> **Supplied information**

******

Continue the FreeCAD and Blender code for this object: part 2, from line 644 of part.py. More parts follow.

******

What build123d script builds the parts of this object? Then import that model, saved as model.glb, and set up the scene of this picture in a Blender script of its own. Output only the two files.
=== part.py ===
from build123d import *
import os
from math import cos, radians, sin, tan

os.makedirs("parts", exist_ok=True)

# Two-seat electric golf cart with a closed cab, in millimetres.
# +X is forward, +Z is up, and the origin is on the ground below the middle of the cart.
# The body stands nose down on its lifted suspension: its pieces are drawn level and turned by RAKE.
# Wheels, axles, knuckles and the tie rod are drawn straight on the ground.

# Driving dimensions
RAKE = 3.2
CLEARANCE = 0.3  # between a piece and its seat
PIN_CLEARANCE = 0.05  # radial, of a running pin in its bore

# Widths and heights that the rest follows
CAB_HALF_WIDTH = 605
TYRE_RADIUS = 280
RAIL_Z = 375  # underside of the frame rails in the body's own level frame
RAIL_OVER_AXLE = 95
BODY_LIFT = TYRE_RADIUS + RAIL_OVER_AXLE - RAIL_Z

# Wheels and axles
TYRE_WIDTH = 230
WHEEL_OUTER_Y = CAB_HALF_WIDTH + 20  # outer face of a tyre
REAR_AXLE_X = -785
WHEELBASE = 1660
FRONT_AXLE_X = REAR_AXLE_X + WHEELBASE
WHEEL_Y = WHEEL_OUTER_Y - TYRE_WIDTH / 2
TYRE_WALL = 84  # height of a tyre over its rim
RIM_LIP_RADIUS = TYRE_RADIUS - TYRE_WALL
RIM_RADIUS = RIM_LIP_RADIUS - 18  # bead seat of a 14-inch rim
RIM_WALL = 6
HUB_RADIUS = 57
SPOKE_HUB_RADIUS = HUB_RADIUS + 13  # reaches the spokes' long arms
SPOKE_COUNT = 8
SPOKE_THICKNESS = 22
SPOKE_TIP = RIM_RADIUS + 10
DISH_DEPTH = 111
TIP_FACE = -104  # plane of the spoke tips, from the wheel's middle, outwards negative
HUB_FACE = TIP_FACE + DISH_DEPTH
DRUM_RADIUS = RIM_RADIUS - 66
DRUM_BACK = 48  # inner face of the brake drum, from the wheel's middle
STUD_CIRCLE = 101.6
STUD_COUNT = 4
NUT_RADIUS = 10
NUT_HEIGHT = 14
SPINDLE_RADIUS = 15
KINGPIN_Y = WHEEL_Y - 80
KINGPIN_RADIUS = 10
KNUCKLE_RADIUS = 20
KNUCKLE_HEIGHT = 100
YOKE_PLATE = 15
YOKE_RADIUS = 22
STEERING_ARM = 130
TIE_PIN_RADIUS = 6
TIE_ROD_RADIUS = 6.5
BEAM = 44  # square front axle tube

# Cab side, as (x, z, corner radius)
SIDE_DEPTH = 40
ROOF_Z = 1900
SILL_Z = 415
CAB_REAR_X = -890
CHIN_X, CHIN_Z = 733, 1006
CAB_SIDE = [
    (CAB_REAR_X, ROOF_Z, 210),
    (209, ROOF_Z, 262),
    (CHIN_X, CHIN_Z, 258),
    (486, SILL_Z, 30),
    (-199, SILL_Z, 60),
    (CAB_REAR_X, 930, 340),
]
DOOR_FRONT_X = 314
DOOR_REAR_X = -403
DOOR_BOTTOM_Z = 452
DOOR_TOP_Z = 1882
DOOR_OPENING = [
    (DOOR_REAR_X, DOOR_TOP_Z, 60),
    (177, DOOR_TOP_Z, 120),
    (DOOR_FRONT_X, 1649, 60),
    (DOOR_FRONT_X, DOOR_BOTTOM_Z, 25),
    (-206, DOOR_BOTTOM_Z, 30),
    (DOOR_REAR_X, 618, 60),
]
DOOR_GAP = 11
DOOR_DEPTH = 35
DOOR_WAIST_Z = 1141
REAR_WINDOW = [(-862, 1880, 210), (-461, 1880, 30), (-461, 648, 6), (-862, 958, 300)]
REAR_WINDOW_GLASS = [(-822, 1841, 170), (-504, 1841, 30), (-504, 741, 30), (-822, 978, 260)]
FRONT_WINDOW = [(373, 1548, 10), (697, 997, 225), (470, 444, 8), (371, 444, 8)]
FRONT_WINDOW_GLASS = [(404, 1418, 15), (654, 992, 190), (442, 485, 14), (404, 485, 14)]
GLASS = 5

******

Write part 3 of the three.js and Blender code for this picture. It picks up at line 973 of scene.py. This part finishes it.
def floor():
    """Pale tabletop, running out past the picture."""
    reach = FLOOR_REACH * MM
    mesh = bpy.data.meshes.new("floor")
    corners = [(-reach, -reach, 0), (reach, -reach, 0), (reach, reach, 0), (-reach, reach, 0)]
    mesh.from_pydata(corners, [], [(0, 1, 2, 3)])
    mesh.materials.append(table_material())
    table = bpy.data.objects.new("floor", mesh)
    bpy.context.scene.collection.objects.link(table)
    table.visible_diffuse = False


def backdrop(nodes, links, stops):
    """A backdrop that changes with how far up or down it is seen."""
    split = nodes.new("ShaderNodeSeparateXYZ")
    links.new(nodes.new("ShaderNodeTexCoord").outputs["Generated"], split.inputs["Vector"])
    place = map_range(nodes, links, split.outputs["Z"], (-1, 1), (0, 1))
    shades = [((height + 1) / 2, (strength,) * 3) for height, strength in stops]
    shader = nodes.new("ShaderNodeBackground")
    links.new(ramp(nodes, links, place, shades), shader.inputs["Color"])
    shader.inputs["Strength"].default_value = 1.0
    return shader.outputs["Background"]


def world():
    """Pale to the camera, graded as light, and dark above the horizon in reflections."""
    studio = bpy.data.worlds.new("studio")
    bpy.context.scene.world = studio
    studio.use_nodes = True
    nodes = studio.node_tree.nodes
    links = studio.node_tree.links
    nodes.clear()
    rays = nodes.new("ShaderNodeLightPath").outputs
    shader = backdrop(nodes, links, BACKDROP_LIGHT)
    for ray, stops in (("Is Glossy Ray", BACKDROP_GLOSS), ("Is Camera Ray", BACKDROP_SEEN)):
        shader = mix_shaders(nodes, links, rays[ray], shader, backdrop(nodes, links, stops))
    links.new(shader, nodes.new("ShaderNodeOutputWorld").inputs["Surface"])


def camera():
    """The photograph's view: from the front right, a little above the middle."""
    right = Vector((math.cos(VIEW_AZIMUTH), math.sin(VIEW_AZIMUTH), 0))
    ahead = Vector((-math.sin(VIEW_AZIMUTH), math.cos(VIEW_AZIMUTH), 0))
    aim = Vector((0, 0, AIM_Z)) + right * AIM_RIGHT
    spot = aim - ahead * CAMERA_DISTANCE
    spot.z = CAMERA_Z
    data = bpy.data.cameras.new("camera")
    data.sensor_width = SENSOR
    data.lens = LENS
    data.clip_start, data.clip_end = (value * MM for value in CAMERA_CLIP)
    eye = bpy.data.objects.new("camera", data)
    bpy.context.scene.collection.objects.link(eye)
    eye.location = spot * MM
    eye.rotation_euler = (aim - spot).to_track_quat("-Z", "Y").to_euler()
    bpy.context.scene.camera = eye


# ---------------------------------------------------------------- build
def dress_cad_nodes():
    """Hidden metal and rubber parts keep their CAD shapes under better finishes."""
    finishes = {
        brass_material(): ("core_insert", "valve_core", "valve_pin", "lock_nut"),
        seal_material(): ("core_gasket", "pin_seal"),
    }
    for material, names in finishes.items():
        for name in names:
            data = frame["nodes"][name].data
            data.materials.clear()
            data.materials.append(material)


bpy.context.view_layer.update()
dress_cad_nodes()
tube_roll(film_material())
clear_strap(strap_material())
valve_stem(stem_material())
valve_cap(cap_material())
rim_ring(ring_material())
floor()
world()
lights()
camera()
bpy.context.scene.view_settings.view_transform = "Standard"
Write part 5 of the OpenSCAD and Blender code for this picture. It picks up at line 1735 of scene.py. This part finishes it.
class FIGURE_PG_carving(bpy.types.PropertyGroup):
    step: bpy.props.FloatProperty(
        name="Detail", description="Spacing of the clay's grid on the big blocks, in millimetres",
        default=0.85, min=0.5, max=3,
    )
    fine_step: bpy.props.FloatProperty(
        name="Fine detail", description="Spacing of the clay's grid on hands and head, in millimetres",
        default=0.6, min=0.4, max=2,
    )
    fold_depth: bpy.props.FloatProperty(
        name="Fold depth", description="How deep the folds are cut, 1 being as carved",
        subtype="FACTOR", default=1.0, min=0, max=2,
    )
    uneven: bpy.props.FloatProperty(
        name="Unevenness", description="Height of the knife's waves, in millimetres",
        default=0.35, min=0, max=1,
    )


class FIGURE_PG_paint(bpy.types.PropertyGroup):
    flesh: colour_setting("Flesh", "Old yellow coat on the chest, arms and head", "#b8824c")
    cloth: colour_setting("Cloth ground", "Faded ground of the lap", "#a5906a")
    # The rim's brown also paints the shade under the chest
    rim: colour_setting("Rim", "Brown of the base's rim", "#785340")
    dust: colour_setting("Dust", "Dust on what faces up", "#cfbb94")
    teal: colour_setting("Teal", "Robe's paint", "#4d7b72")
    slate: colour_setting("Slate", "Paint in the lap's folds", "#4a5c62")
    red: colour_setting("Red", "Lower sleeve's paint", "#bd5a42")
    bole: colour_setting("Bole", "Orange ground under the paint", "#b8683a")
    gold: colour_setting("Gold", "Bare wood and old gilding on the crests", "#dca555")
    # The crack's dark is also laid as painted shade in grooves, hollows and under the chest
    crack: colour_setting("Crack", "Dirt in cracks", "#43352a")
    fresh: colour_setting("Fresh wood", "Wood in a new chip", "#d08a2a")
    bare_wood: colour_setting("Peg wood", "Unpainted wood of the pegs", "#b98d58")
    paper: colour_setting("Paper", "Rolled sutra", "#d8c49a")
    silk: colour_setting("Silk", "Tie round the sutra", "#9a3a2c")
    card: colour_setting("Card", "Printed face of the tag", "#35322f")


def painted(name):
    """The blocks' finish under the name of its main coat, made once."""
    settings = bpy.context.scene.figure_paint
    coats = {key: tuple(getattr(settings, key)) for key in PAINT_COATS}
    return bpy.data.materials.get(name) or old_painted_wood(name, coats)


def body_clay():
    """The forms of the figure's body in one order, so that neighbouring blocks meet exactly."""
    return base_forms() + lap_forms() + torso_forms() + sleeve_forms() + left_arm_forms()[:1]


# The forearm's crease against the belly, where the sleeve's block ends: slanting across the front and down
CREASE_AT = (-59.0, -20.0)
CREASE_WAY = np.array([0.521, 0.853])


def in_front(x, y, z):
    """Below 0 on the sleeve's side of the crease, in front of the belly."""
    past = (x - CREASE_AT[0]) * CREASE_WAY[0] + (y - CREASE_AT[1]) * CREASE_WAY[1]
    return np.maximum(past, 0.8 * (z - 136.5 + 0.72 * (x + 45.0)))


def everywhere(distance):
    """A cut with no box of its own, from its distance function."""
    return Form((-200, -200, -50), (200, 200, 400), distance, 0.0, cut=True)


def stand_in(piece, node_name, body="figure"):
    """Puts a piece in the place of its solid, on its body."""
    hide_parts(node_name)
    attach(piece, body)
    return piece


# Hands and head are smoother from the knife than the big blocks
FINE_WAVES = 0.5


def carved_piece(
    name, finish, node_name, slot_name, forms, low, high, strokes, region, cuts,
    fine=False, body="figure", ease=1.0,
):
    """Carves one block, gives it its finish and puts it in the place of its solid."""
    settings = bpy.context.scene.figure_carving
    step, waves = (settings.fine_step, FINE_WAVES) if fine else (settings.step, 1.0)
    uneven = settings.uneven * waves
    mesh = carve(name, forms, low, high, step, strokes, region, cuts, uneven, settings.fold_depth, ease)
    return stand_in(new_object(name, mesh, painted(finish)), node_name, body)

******

> **What you are asked to do**
Show every line from the entries above in which the word "Write" appears.

> **Written solution**
Write part 3 of the three.js and Blender code for this picture. It picks up at line 973 of scene.py. This part finishes it.
Write part 5 of the OpenSCAD and Blender code for this picture. It picks up at line 1735 of scene.py. This part finishes it.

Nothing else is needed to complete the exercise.